I mean the USA divided the Iraqi Authority based on religion and ethnicity. And the election was also done in the same way. This was all intentional. So it is designed to divide people into different groups.
Maliki is a traitors puppet that help foster this climate. All he cares about is remaining in power. All the puppet stooges in government helped foster this climate with the blessing and guidance of the USA.
What is happening now is exactly what the America/Israel want. There can’t be peace in an occupied nation.

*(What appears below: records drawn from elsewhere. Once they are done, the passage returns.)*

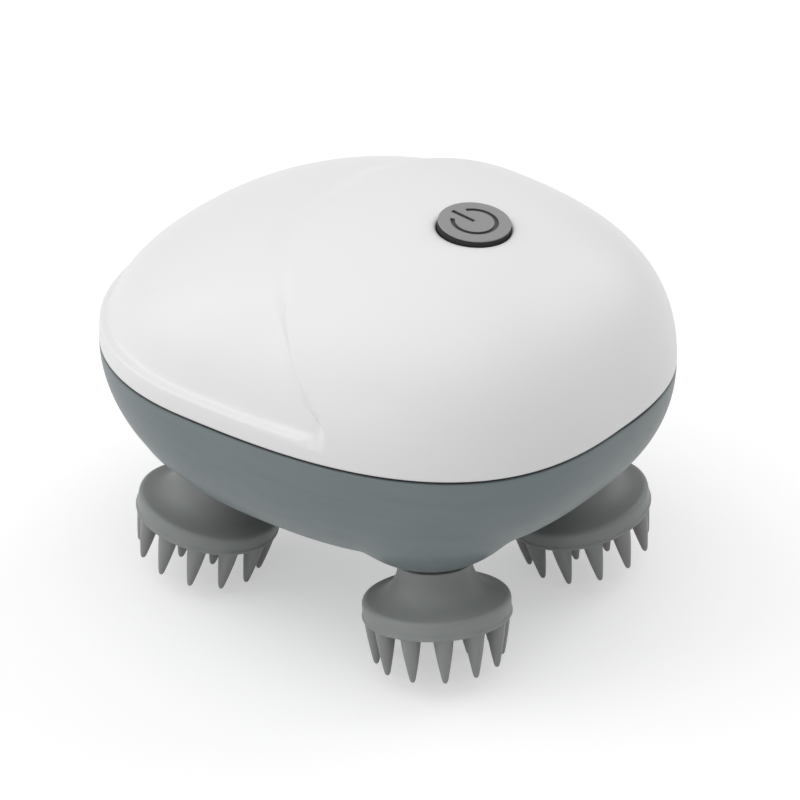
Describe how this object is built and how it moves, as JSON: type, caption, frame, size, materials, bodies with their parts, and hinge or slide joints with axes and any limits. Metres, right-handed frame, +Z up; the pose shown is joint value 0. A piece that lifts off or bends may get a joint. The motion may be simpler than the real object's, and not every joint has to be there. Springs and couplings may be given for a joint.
{
  "type": "electric scalp massager",
  "caption": "Palm-sized domed body on splayed, geared silicone massage heads that counter-turn from one motor, with a press button on the crown.",
  "frame": {"origin": "middle of the footprint, at the level of the lowest claw tips", "axes": "+X across the body to the right, +Y from the nose with the button to the tail, +Z up through the crown"},
  "size_m": [0.0946, 0.112, 0.0847],
  "materials": {
    "gloss_white": "gloss white moulded ABS",
    "soft_grey": "satin blue-grey moulded ABS",
    "gasket_rubber": "matt dark gasket",
    "button_grey": "satin light grey cap",
    "silicone_grey": "soft silicone rubber, slight sheen",
    "core_plastic": "moulded nylon",
    "shaft_steel": "ground stainless steel",
    "gear_acetal": "natural acetal",
    "bronze": "sintered bronze",
    "seal_rubber": "black silicone rubber",
    "frame_plastic": "glass-filled nylon",
    "plate_steel": "zinc-plated steel",
    "endcap_plastic": "black moulded plastic",
    "board_green": "solder mask over glass-epoxy",
    "cell_wrap": "blue shrink wrap over a lithium cell",
    "contact_gold": "gold-plated brass",
    "screw_steel": "zinc-plated steel"
  },
  "bodies": {
    "housing": {"battery_cell": "cell_wrap", "battery_cradle": "frame_plastic", "board_screws": "screw_steel", "bottom_housing": "soft_grey", "button_seal": "seal_rubber", "charge_pins": "contact_gold", "charge_socket": "frame_plastic", "cradle_screws": "screw_steel", "gear_plate": "frame_plastic", "gearbox_screws": "screw_steel", "housing_screws": "screw_steel", "idler_pins": "shaft_steel", "lower_bushes": "bronze", "main_pcb": "board_green", "motor_can": "plate_steel", "motor_endcap": "endcap_plastic", "motor_plate": "plate_steel", "motor_screws": "screw_steel", "pcb_chips": "endcap_plastic", "pillar_screws": "screw_steel", "plate_pillars": "plate_steel", "seam_gasket": "gasket_rubber", "shaft_seals": "seal_rubber", "sun_bush": "bronze", "tact_switch": "endcap_plastic", "top_cover": "gloss_white", "upper_bushes": "bronze"},
    "sun": {"sun_shaft": "shaft_steel", "sun_gear": "gear_acetal", "sun_wheel": "gear_acetal"},
    "compound_1": {"compound_gear_1": "gear_acetal"},
    "compound_2": {"compound_gear_2": "gear_acetal"},
    "rotor": {"motor_shaft": "shaft_steel", "motor_pinion": "bronze"},
    "button": {"power_button": "button_grey", "switch_stem": "endcap_plastic"},
    "head_front_left": {"massage_head_front_left": "silicone_grey", "head_core_front_left": "core_plastic", "drive_shaft_front_left": "shaft_steel", "planet_gear_front_left": "gear_acetal"},
    "head_front_right": {"massage_head_front_right": "silicone_grey", "head_core_front_right": "core_plastic", "drive_shaft_front_right": "shaft_steel", "planet_gear_front_right": "gear_acetal"},
    "head_rear_left": {"massage_head_rear_left": "silicone_grey", "head_core_rear_left": "core_plastic", "drive_shaft_rear_left": "shaft_steel", "planet_gear_rear_left": "gear_acetal"},
    "head_rear_right": {"massage_head_rear_right": "silicone_grey", "head_core_rear_right": "core_plastic", "drive_shaft_rear_right": "shaft_steel", "planet_gear_rear_right": "gear_acetal"}
  },
  "joints": [
    {"name": "sun_spin", "type": "hinge", "parent": "housing", "child": "sun", "pos_m": [0, -0.00146, 0.0375], "axis": [0, 0, 1], "continuous": true},
    {"name": "head_front_left_spin", "type": "hinge", "parent": "housing", "child": "head_front_left", "pos_m": [-0.0234, -0.03026, 0.01183], "axis": [0.1279, 0.1574, 0.9792], "continuous": true},
    {"name": "head_front_right_spin", "type": "hinge", "parent": "housing", "child": "head_front_right", "pos_m": [0.0234, -0.03026, 0.01183], "axis": [-0.1279, 0.1574, 0.9792], "continuous": true},
    {"name": "head_rear_left_spin", "type": "hinge", "parent": "housing", "child": "head_rear_left", "pos_m": [-0.0234, 0.02734, 0.01183], "axis": [0.1279, -0.1574, 0.9792], "continuous": true},
    {"name": "head_rear_right_spin", "type": "hinge", "parent": "housing", "child": "head_rear_right", "pos_m": [0.0234, 0.02734, 0.01183], "axis": [-0.1279, -0.1574, 0.9792], "continuous": true},
    {"name": "compound_2_spin", "type": "hinge", "parent": "housing", "child": "compound_2", "pos_m": [0, 0.01734, 0.049], "axis": [0, 0, 1], "continuous": true},
    {"name": "compound_1_spin", "type": "hinge", "parent": "housing", "child": "compound_1", "pos_m": [-0.01194, 0.01042, 0.052], "axis": [0, 0, 1], "continuous": true},
    {"name": "rotor_spin", "type": "hinge", "parent": "housing", "child": "rotor", "pos_m": [0, 0.0035, 0.055], "axis": [0, 0, 1], "continuous": true},
    {"name": "button_press", "type": "slide", "parent": "housing", "child": "button", "axis": [0, 0.0993, -0.9951], "range_m": [0, 0.0005], "stiffness_N_per_m": 800}
  ],
  "couplings": [
    {"joint": "head_front_left_spin", "follows": "sun_spin", "ratio": -1.6667},
    {"joint": "head_front_right_spin", "follows": "sun_spin", "ratio": -1.6667},
    {"joint": "head_rear_left_spin", "follows": "sun_spin", "ratio": -1.6667},
    {"joint": "head_rear_right_spin", "follows": "sun_spin", "ratio": -1.6667},
    {"joint": "compound_2_spin", "follows": "sun_spin", "ratio": -3.2727},
    {"joint": "compound_1_spin", "follows": "sun_spin", "ratio": 11.782},
    {"joint": "rotor_spin", "follows": "sun_spin", "ratio": -42.415}
  ]
}
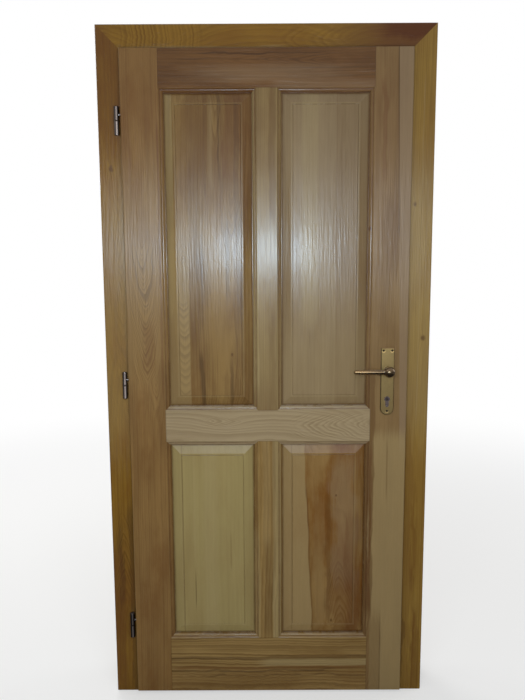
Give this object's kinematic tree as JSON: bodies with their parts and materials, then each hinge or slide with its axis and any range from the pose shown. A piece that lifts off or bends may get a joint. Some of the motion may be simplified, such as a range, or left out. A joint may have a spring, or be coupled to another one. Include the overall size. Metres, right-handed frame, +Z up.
{
  "type": "interior door with frame",
  "caption": "Solid wood rebated interior door with raised panels, hung in a lined frame with mitred casings, barrel hinges, mortise lock, long brass plates and levers.",
  "frame": {"origin": "on the floor, at the centre of the clear doorway, in the plane of the wall's face on the side that the leaf opens to", "axes": "+X along the wall towards the lock side, +Y into the wall, +Z up"},
  "size_m": [0.983, 0.237, 2.0615],
  "materials": {
    "frame_wood": "lacquered, glossy",
    "casing_wood": "lacquered, glossy",
    "leaf_wood": "lacquered, glossy",
    "panel_wood": "lacquered, glossy",
    "beech": "plain",
    "seal_rubber": "matt",
    "nickel": "satin nickel",
    "plug_nickel": "satin nickel",
    "zinc_steel": "zinc plated",
    "spring_steel": "bare spring steel",
    "satin_plate": "brass plated, satin",
    "plate_brass": "satin, lacquered",
    "lever_brass": "satin, lacquered",
    "bush_brass": "satin"
  },
  "bodies": {
    "frame": {"hinge_jamb": "frame_wood", "lock_jamb": "frame_wood", "head_jamb": "frame_wood", "front_casing_left": "casing_wood", "front_casing_right": "casing_wood", "front_casing_head": "casing_wood", "rear_casing_left": "frame_wood", "rear_casing_right": "frame_wood", "rear_casing_head": "frame_wood", "seal_left": "seal_rubber", "seal_right": "seal_rubber", "seal_head": "seal_rubber", "strike_plate": "satin_plate", "strike_plate_screws": "zinc_steel", "jamb_corner_screws": "zinc_steel", "mitre_biscuits": "beech", "frame_knuckle_bottom": "nickel", "frame_knuckle_middle": "nickel", "frame_knuckle_top": "nickel", "hinge_pins": "zinc_steel", "hinge_washers": "bush_brass"},
    "leaf": {"hinge_stile": "leaf_wood", "lock_stile": "leaf_wood", "top_rail": "leaf_wood", "middle_rail": "leaf_wood", "bottom_rail": "leaf_wood", "upper_mullion": "leaf_wood", "lower_mullion": "leaf_wood", "panel_upper_left": "panel_wood", "panel_upper_right": "panel_wood", "panel_lower_left": "panel_wood", "panel_lower_right": "panel_wood", "joint_dowels": "beech", "leaf_knuckle_bottom": "nickel", "leaf_knuckle_middle": "nickel", "leaf_knuckle_top": "nickel", "lock_case": "zinc_steel", "lock_cover": "zinc_steel", "forend": "satin_plate", "forend_screws": "zinc_steel", "front_plate": "plate_brass", "rear_plate": "plate_brass", "front_plate_screws": "bush_brass", "rear_plate_screws": "bush_brass", "cylinder_housing": "nickel", "cylinder_screw": "zinc_steel", "lever_bushes": "bush_brass", "latch_spring": "spring_steel", "follower_spring": "spring_steel"},
    "handle": {"front_lever": "lever_brass", "rear_lever": "lever_brass", "spindle": "zinc_steel", "follower": "zinc_steel", "grub_screws": "zinc_steel"},
    "latch": {"latch_bolt": "nickel"},
    "deadbolt_body": {"deadbolt": "nickel"},
    "front_cylinder_core": {"front_plug": "plug_nickel", "cam": "zinc_steel"},
    "rear_cylinder_core": {"rear_plug": "plug_nickel"}
  },
  "joints": [
    {"name": "door_swing", "type": "hinge", "parent": "frame", "child": "leaf", "pos_m": [-0.4345, -0.029, 0], "axis": [0, 0, -1], "range_deg": [0, 170]},
    {"name": "handle_turn", "type": "hinge", "parent": "leaf", "child": "handle", "pos_m": [0.3625, -0.009, 1.058], "axis": [0, -1, 0], "range_deg": [0, 40], "stiffness_Nm_per_rad": 1.5, "springref_deg": -28.65, "deforming": ["follower_spring"]},
    {"name": "latch_slide", "type": "slide", "parent": "leaf", "child": "latch", "axis": [-1, 0, 0], "range_m": [0, 0.0121], "deforming": ["latch_spring"]},
    {"name": "cylinder_turn", "type": "hinge", "parent": "leaf", "child": "front_cylinder_core", "pos_m": [0.3625, -0.009, 0.968], "axis": [0, -1, 0], "range_deg": [0, 360]},
    {"name": "deadbolt_slide", "type": "slide", "parent": "leaf", "child": "deadbolt_body", "axis": [1, 0, 0], "range_m": [0, 0.02]},
    {"name": "rear_cylinder_turn", "type": "hinge", "parent": "leaf", "child": "rear_cylinder_core", "pos_m": [0.3625, -0.009, 0.968], "axis": [0, 1, 0], "range_deg": [0, 360]}
  ],
  "couplings": [
    {"joint": "latch_slide", "follows": "handle_turn", "m_per_rad": 0.0173},
    {"joint": "cylinder_turn", "follows": "deadbolt_slide", "rad_per_m": 314.16}
  ]
}
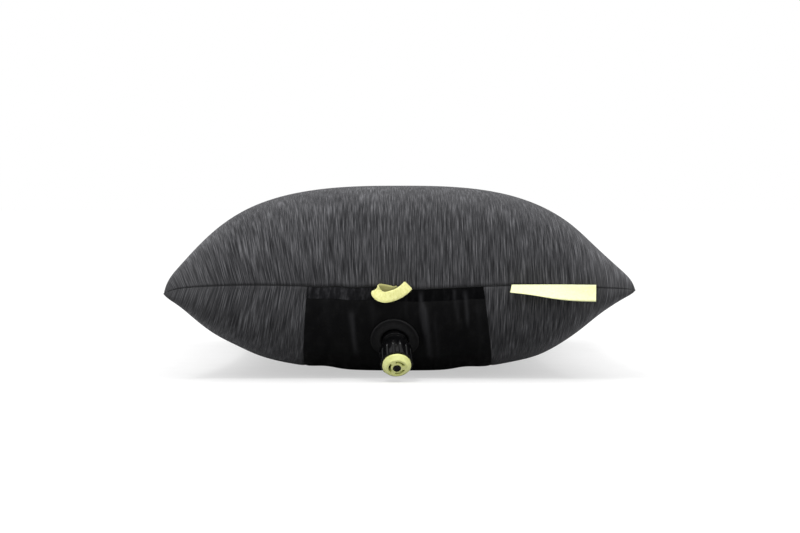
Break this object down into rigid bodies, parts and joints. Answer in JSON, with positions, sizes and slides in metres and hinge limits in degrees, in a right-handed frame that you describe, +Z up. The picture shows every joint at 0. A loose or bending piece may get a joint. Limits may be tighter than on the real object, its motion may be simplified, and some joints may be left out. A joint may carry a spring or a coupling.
{
  "type": "inflatable camp pillow",
  "caption": "Inflatable camp pillow with a jersey cover, dark centre panel with stuff pocket, twist valve on the end, hang loop and folded side label.",
  "frame": {"origin": "centre of the flat patch on the underside that rests on the ground", "axes": "+Z up, +Y along the length of the pillow away from the valve end, +X to the right seen from the valve end"},
  "size_m": [0.28, 0.43, 0.1191],
  "materials": {
    "jersey": "heathered charcoal jersey knit",
    "taffeta": "smooth black woven taffeta",
    "hem_knit": "dark grey gathered elastic hem",
    "patch_fabric": "bonded black reinforcement",
    "binding": "black seam tape",
    "lime_webbing": "pale lime webbing",
    "label_fabric": "very pale lime woven label",
    "foam": "soft quilted filling",
    "bladder_film": "coated bladder fabric",
    "soft_black": "soft satin",
    "black_plastic": "gloss",
    "silicone": "matte silicone",
    "seal_rubber": "satin",
    "spring_steel": "satin",
    "lime_plastic": "gloss lime green"
  },
  "bodies": {
    "pillow": {"cover_top": "jersey", "cover_bottom_left": "jersey", "cover_bottom_right": "jersey", "cover_bottom_centre": "taffeta", "stuff_pocket": "taffeta", "pocket_hem": "hem_knit", "valve_patch": "patch_fabric", "seam_binding": "binding", "seam_tapes": "binding", "comfort_layer": "foam", "bladder_top": "bladder_film", "bladder_bottom": "bladder_film", "bladder_baffles": "bladder_film", "bladder_tabs": "bladder_film", "valve_flange": "soft_black", "valve_neck": "black_plastic", "valve_seat": "black_plastic", "valve_spider": "black_plastic", "valve_stopper": "black_plastic", "stopper_seal": "seal_rubber", "neck_oring": "seal_rubber", "collar_clip": "spring_steel"},
    "grip_collar": {"valve_collar": "black_plastic"},
    "mouthpiece": {"mouthpiece": "lime_plastic"},
    "check_flap": {"check_flap": "silicone"},
    "side_label": {"side_label": "label_fabric"},
    "hang_loop": {"hang_loop": "lime_webbing"}
  },
  "joints": [
    {"name": "collar_twist", "type": "hinge", "parent": "pillow", "child": "grip_collar", "pos_m": [-0.00224, -0.19898, 0.01697], "axis": [0.0548, -0.7831, -0.6195], "range_deg": [0, 120]},
    {"name": "mouthpiece_lift", "type": "slide", "parent": "grip_collar", "child": "mouthpiece", "axis": [0.0548, -0.7831, -0.6195], "range_m": [0, 0.0033]},
    {"name": "check_flap_slide", "type": "slide", "parent": "pillow", "child": "check_flap", "axis": [-0.0548, 0.7831, 0.6195], "range_m": [0, 0.0015]},
    {"name": "label_flip", "type": "hinge", "parent": "pillow", "child": "side_label", "pos_m": [0.091, -0.20791, 0.0566], "axis": [0.9891, -0.147, 0], "range_deg": [-60, 20]},
    {"name": "loop_swing", "type": "hinge", "parent": "pillow", "child": "hang_loop", "pos_m": [0.005, -0.20212, 0.0566], "axis": [1, 0, 0], "range_deg": [-48, 28]}
  ],
  "couplings": [
    {"joint": "mouthpiece_lift", "follows": "collar_twist", "m_per_rad": 0.0015748}
  ]
}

The US and EU companies should be kicked out. The so called NGOs should be kicked out. The Embassies should all be closed, as the South America adage states that America has no revolutions due to the fact it does not have an American embassy. National assets should be privatised. But all this is wishful thinking.
The only leader that America would allow in power in Iraq is a corrupt leader that can never unite the nation.
Dear Mindfriedo,
I thought this was an interesting article:
http://disquietreservations.blogspot.co.uk/2014/06/only-sunnis-can-defeat-isilisis-not.html
I put this on your last update and wanted your view.
Thanks.
Veritas
It seems strange that the author portrays DAASH, who’s army just swept across Iraq. as unorganized and then praises the other rebels in Syria, who are being overrun and incorporated by DAASH. The NSA was so well organized that corruption caused its whole command structure to be dismissed. Shia militias did a fair job of ambushing US Occupiers and running Death Squads but they have never faced a foe like DAASH.
@AntiNWO and Veritas
I had seen the page you had linked.
I don’t believe the Sunnis are going to help in this confrontation. They will however loose a lot. By talking about empowering Sunnis, the West aims to deprive the Shia population the right to rule. The Sunnis want the same privileges they enjoyed before. This is not going to happen. They have to live with it.
Shia leadership has been and even today is very pro unity between Shias and Sunnis. Khamenei’s statement today says the same. Shia clergy such as Sistani have always called for restraint, both in private and in public. I remember when the first blast took place in Kadhimiya in North Baghdad 2003. The Shias did not attack the Sunnis, they threw slippers on the Americans.
However, Sunnis in this confrontation have taken the help of Takfiri’s like Daash. They are being aided and encouraged by Saudi Arabia, Turkey, Jordan, UAE, and the West. They are now the other side. The balance will have to be restored.
mindfriedo
@wayoutwest
“Shia militias did a fair job of ambushing US Occupiers and running Death Squads but they have never faced a foe like DAASH”
The purpose of the militias at first to resist the occupation. Hence the expertise in laying IEDs, ambushes etc. The death squads were a result of incessant bomb and terror attacks on the Shia.
But after the Syrian conflict the militias have evolved. They are being trained in urban warfare. The next stage will be assault on cities like Tikrit, Mosul, Fallujah.
Daash fled from Tikrit today just as fast as it came in. They will flee when the going gets tough. Please wait and watch. The fall of these cities in Sunni Iraq was on account of a coordinated push by the Sunnis. Daash is their “misguided” spear tip.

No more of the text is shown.